Def proton mail. I was using spark for my other accounts and it was pretty good. Then i got a new phone and never downloaded it agIn and i use the stock ios app.

[–] [email protected] 5 points 8 months ago

i fear your best bet really is just using thunderbird or a fork of it and messing with themes.

I did have the same reaction on my first instal of thunderbird but after customizing it a bit i’ve come to like it

[–] [email protected] 7 points 8 months ago

Web browser and Proton mail app on my phone.

[–] [email protected] 3 points 8 months ago

Don't know if this has been said but you are not supposed to use the yubikey on your mail client.

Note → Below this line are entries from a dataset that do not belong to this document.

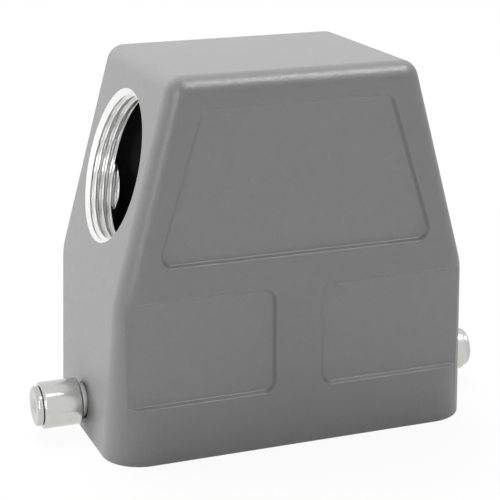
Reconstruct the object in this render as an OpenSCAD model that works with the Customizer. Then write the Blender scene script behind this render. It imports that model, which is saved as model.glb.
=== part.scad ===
// Hood of a heavy duty rectangular connector, with its ten-pole pin insert.
// The hood is a die-cast shell, open below, with a threaded cable entry in one
// leaning end and a locking peg with a turning roller on each end.
// X runs along the hood, Z is up, and the origin is the middle of the rim that
// the hood stands on. The cable entry is in the -X end.

/* [Hood] */
// Length of the hood at its rim
base_l = 73.7; // [72:0.1:77]
// Width of the hood at its rim
base_w = 43; // [42:0.1:47]
// Radius of the upright corners at the rim
base_r = 7.7; // [5:0.1:9]
// Height of the bend where the ends start to lean in
break_h = 31.9; // [30:0.1:34]
// How far each end has come in at the bend
break_in = 1.95; // [0.5:0.05:3]
// How far each side has come in at the bend
break_side = 0.25; // [0:0.05:0.8]
// Radius of the upright corners at the bend
break_r = 3.9; // [3.5:0.1:5]
// Height of the hood
hood_h = 72; // [70:0.5:78]
// How far each end has come in at the roof, measured to the sharp corner
top_in = 12.9; // [8:0.1:14]
// How far each side has come in at the roof, measured to the sharp corner
top_side = 0.75; // [0.5:0.05:1.5]
// Radius of the roof's edges
top_r = 3.5; // [2:0.1:4]
// Half the height over which the bend is eased
bend_run = 2; // [1:0.5:4]
// Edge break round the rim
rim_break = 0.4; // [0.2:0.1:0.8]
// Wall of the casting
wall = 2.8; // [2.2:0.1:3]
// Thickness of the roof
roof = 3; // [2.5:0.1:4]

/* [Sunk panels] */
// Depth of the panels in the long sides
panel_depth = 0.95; // [0.4:0.05:1.1]
// Run of the slanting wall round each panel
panel_run = 0.92; // [0.6:0.02:1.4]
// Corner radius of a panel's floor
panel_r = 1.7; // [1:0.1:3]
// Height of the upper panel's lower edge above the bend
upper_up = 5.55; // [4:0.05:8]
// Distance from the roof down to the upper panel's upper edge
upper_down = 5.15; // [4.5:0.05:10]
// Margin from the upper panel's lower corners to the leaning ends
upper_low_in = 6.4; // [4:0.1:10]
// Margin from the upper panel's upper corners to the leaning ends
upper_high_in = 6; // [4:0.1:10]
// Height of the lower panels' lower edge
lower_low = 11; // [8:0.1:14]
// Width of the stem that stands between the two lower panels
stem_w = 8.7; // [6:0.1:14]

/* [Cable entry] */
// Outer diameter of the entry thread
entry_d = 28.3; // [24:0.1:29]
// Distance from the roof down to the entry's centre
entry_down = 19.6; // [18:0.1:21]
// Length of the threaded wall
entry_wall = 4.9; // [4:0.1:6]
// Width of the pad round the thread, inside the hood
entry_pad = 3.4; // [2:0.1:4]
// Chamfer at the mouth of the thread
entry_chamfer = 0.4; // [0.2:0.1:0.8]

/* [Locking pegs] */
// Height of the pegs above the rim
peg_z = 6.3; // [6:0.1:8]
// Diameter of the pin inside its roller
pin_d = 6; // [5:0.1:6.4]
// Diameter of the pin's tail in the hood wall
tail_d = 5; // [4:0.1:5]
// Diameter of the collar that seats on the hood
collar_d = 6.6; // [6.4:0.1:8]
// Gap between the collar and the edge of its sunk seat
spot_gap = 0.3; // [0.2:0.05:0.5]
// Depth of the pin's tail below the inside of the wall
tail_short = 0.1; // [0:0.05:0.3]
// Distance from the seat of the collar to the roller
collar_l = 1.2; // [1:0.1:2.4]
// How far the seat is sunk below the wall at the peg's axis
seat_sink = 0.3; // [0.3:0.05:0.5]
// Outer diameter of the roller
roller_d = 9.1; // [8.8:0.1:10]
// Length of the roller
roller_l = 7.6; // [5:0.1:8]
// Edge radius of the roller
roller_edge = 0.5; // [0.3:0.1:1]
// Diameter of the pin's head
head_d = 7.8; // [7:0.1:8.4]
// Thickness of the pin's head
head_l = 1.1; // [0.9:0.1:2]
// Edge radius of the pin's head
head_edge = 0.5; // [0.3:0.1:0.6]
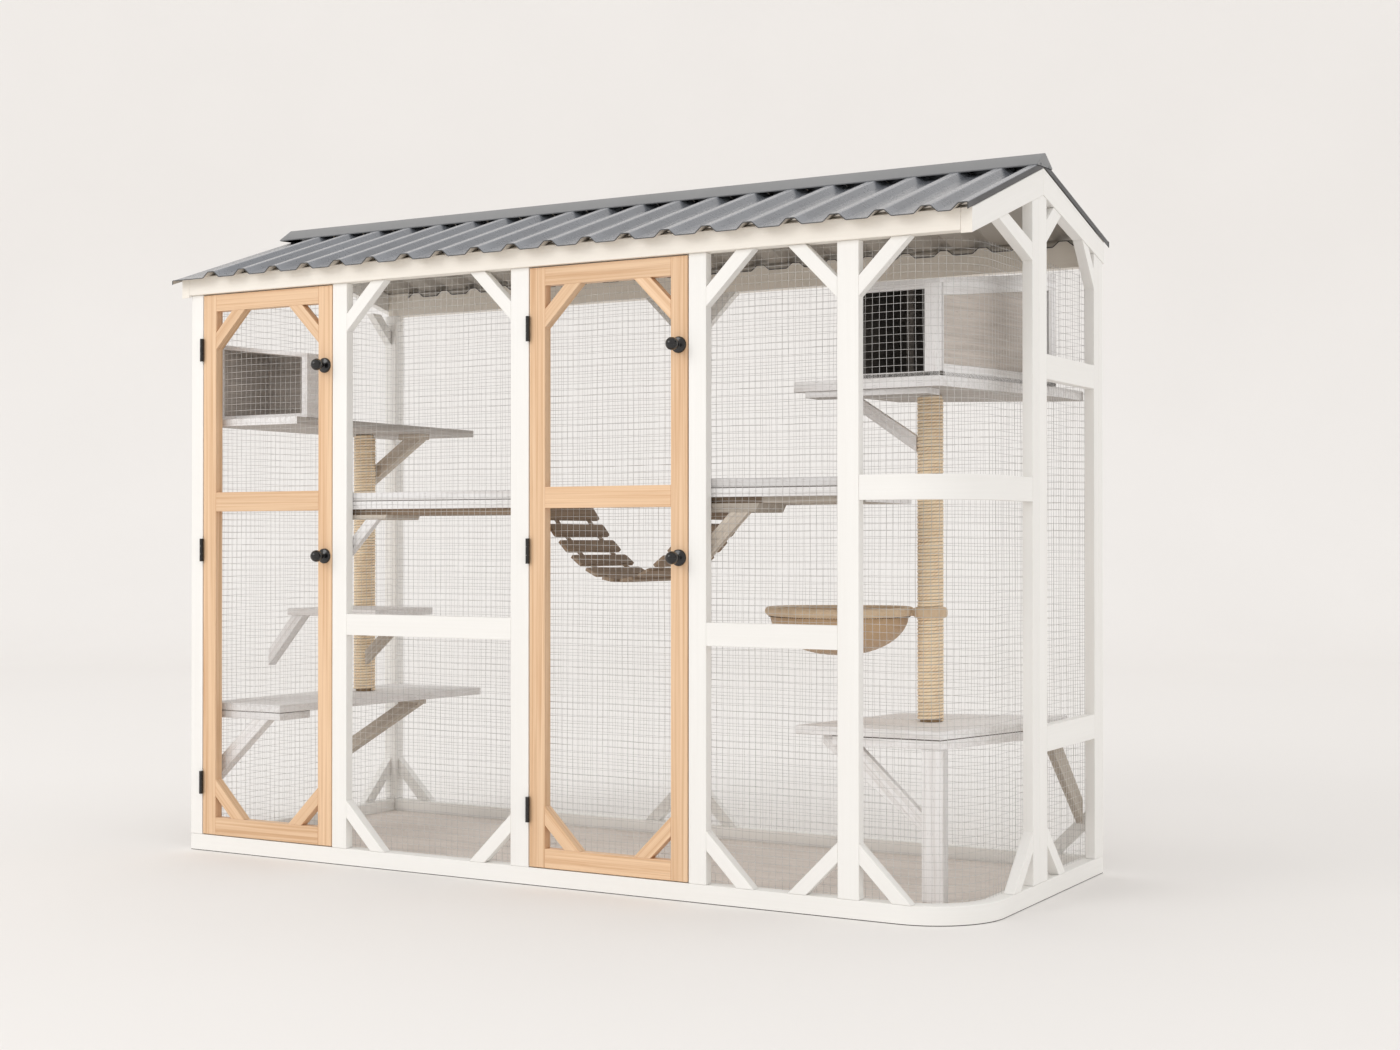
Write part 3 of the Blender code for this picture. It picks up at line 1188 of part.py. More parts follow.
build_walkway("walkway_left", left_end, right_end, ((left_end, left_end + WALK_LUG), (right_end - WALK_LUG, right_end)),
              WALK_L_Z,
              WALK_L_CLEAT, P1_X + WALK_L_CLEAT_END, P1_X + WALK_L_BRACE_IN, WALK_L_BRACE_RISE, WALK_L_BRACE_W)
left_end, right_end = P3_X + NET_LAP, P4_END - LAP
build_walkway("walkway_right", left_end, right_end, ((left_end, P3_END - NET_LAP - FIT),), WALK_R_Z,
              WALK_R_CLEAT, P3_X + WALK_R_CLEAT_END, P3_X + WALK_R_BRACE_IN, WALK_R_BRACE_RISE, WALK_R_BRACE_W)
build_bridge()
build_right_furniture()
build_hammock()
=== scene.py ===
"""Looks of the outdoor pet enclosure: timber frame, wire nets, ribbed roof, doors and furniture."""

import math
import random

import bmesh
import bpy
from mathutils import Matrix, Vector


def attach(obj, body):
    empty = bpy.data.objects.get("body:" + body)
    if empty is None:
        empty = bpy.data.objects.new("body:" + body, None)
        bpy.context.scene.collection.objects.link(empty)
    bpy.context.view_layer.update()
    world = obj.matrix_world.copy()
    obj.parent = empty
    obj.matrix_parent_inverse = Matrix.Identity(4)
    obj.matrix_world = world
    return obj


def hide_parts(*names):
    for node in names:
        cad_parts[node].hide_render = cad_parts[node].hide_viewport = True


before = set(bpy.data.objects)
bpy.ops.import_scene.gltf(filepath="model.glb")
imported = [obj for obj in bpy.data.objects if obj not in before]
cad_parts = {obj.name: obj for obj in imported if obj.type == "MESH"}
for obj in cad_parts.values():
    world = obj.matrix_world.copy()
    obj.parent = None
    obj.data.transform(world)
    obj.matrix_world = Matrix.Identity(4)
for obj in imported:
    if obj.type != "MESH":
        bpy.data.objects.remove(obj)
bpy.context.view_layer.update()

# Sizes in metres, drawn from the left front corner of the footprint as in the CAD source
LENGTH, WIDTH = 2.510, 0.956
CENTRE_X, CENTRE_Y = LENGTH / 2, WIDTH / 2
RADIUS = 0.200  # of the front right corner, in plan
GAP = 0.0003  # between pieces that touch
SILL_H, POST_D, FRAME_T = 0.048, 0.045, 0.028
LOW, HIGH, REAR_HIGH = 0.0483, 1.6622, 1.6907  # ends of the posts
P1, P2, P3, P4 = (0.548, 0.600), (1.172, 1.231), (1.7295, 1.781), (2.152, 2.210)  # front posts
P5, P6 = (0.400, 0.505), (0.885, 0.956)  # posts of the right end, each of two boards
P5_JOINT, P6_JOINT = 0.4472, 0.9208
MID_RAIL, BENT_RAIL, END_RAILS = (0.657, 0.717), (1.025, 1.087), ((0.380, 0.447), (1.345, 1.410))
REAR_POST = (1.170, 1.220)
END_X = LENGTH - FRAME_T
EAVE = 0.012  # how far the boards of the roof stand out past the frame
APEX, SLOPE_FRONT, SLOPE_REAR = 1.888, 0.352, 0.265
RAKE_APEX, RAKE_FRONT, RAKE_REAR = 1.818, 1.6545, 1.700  # lower edge of the gable boards
RIB_H, RIB_PITCH = 0.017, 0.1204
SHEET_LIFT, SHEET_T = 0.0015, 0.0009  # of the roof sheets over the boards, and their thickness
NET_Y, NET_LOW, NET_HIGH = 0.0283, 0.050, 1.6605
WIRE_PITCH, WIRE_R = 0.01905, 0.00048
WALL_X, WALL_Y0, WALL_Y1 = 0.0306, 0.0453, 0.9107  # inner faces that the left shelves meet
BOARD_T, TIER_T, HOUSE_T = 0.022, 0.023, 0.012  # boards of the shelves, of the tiers below them and of the houses
INSET = 0.0015  # of a tier or bracket behind the edge of its shelf
LOW_LEFT, STEP, HIGH_LEFT = 0.440, 0.716, 1.291  # tops of the shelves
HIGH_REACH = 0.374  # right edge of the high left shelf and of the house on it
LOW_RIGHT, HIGH_RIGHT, HIGH_RIGHT_T = 0.445, 1.340, 0.027
WALK_LEFT, WALK_RIGHT, WALK_Y0, WALK_Y1 = 1.063, 1.085, 0.0306, 0.3406
POST_LEFT, POST_RIGHT = (0.156, 0.616), (LENGTH - 0.317, 0.483)
POST_R, ROPE_R = 0.0355, 0.0045
BEVEL, SOFT, THIN, FINE = 0.0013, 0.0016, 0.0010, 0.0002  # rounding of edges
BRACE = (0.088, 0.138)  # where a corner brace meets the members
FRONT = (0.0, FRAME_T)
X, Y, Z, DOWN = (1, 0, 0), (0, 1, 0), (0, 0, 1), (0, 0, -1)

random.seed(7)


# Meshes
def turns(n):
    """The angles of n even steps round a circle."""
    return [2 * math.pi * i / n for i in range(n)]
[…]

Google recommends you use an application password for email clients. As someone who has 5 yubikeys for different services I know this sounds unsafe but is the only way I've been able to use some of the mail programs with Google. The other option would be to enable another 2fa (maybe auth codes with Yubico Authenticator) and use that on the mail programs.

For Google I ended up using web client and fido2 (and another yubikey as backup and another as auth code generator) and my work requires Outlook but they also ask me to change passwords each month and input them on different platforms that don't support f2 and that breaks a few things for me so I opted for Yubico Auth and use my yubikey instead of Microsoft Authenticator or Google Authenticator.

[–] [email protected] 5 points 8 months ago* (last edited 8 months ago)

Betterbird, a Thunderbird fork and I installed it from AUR repo but it has a flatpak version too

[–] [email protected] 3 points 8 months ago (1 children)

aerc with mbsync and msmtp and neovim for composing

[–] [email protected] 2 points 8 months ago (1 children)

Do you use it for work or personal? I have aerc installed and working for my personal email, but I found it harder to sort through HTML emails as quickly as something like Gmail. I gave up on it after a couple days, but really liked the keyboard-centric workflow.

[–] [email protected] 2 points 8 months ago

I don’t work but I use a script using w3m to print HTML as text. You can find those in the aerc repo.

[–] [email protected] 7 points 8 months ago

Using Evolution for nearly a decade now.

Cannot say anything about using it with a Yubikey.

Concerning Evolution: It never let me down, always worked and is comparatively lightweight.

Thunderbird was quite slow/heavy/memory hungry many years back. KMail ate my emails, failed at integration of GMail accounts etc etc etc. In the past I also liked Sylpheed, but AFAIK it doesn't have any OAUTH support etc. by now.

When nothing big changes, I guess only Thunderbird and Evolution are good investments, because they seem to be the only clients which are stable now and have enough users/active developers to not disappear randomly.

[–] [email protected] 18 points 8 months ago

I use Thunderbird and I don't think it looks old, specially after recent updates. You can also change the colors which is pretty cool.